China tried to ‘physically expel’ PH
China’s blocking of Philippine ships bringing supplies to Filipino soldiers stationed at Ayungin Shoal (Second Thomas Shoal) was a deliberate move to “physically expel” the Philippines and its people from the disputed areas of the South China Sea region being claimed by the Philippines.
This was one of the arguments presented by the Philippine legal team before the UN Permanent Court of Arbitration as it wrapped up on Thursday the first round of arguments in the hearing on the merits of the case that the Philippines filed to invalidate China’s claim to nearly the entire South China Sea.
The team will return to the tribunal on Nov. 30 for the second round of arguments, deputy presidential spokesperson Abigail Valte said in a dispatch from the Hague.
In his presentation before the court, professor Bernard Oxman, one of the Philippines’ foreign lawyers, said China has been undertaking actions, even while the arbitration is pending, that “aggravated and extended the dispute.”

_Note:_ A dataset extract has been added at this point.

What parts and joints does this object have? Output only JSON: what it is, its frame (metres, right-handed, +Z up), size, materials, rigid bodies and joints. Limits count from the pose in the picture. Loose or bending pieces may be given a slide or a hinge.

Oxman cited in particular the March 29, 2014, incident where Chinese ships blocked a Filipino resupply mission from entering Ayungin Shoal.
“Oxman stressed that China’s denial of access forms part of ‘a deliberate policy to physically expel the Philippines and its nationals’ from the disputed features and its surrounding waters,” Valte said.
The March 29 incident was a rare closeup look at the increasing tensions between the Philippines and China over overlapping claims in the Spratlys chain of islands and other features in the South China Sea.
The mission was also significant as it took place on the eve of the Philippines’ filing of its arguments in the tribunal.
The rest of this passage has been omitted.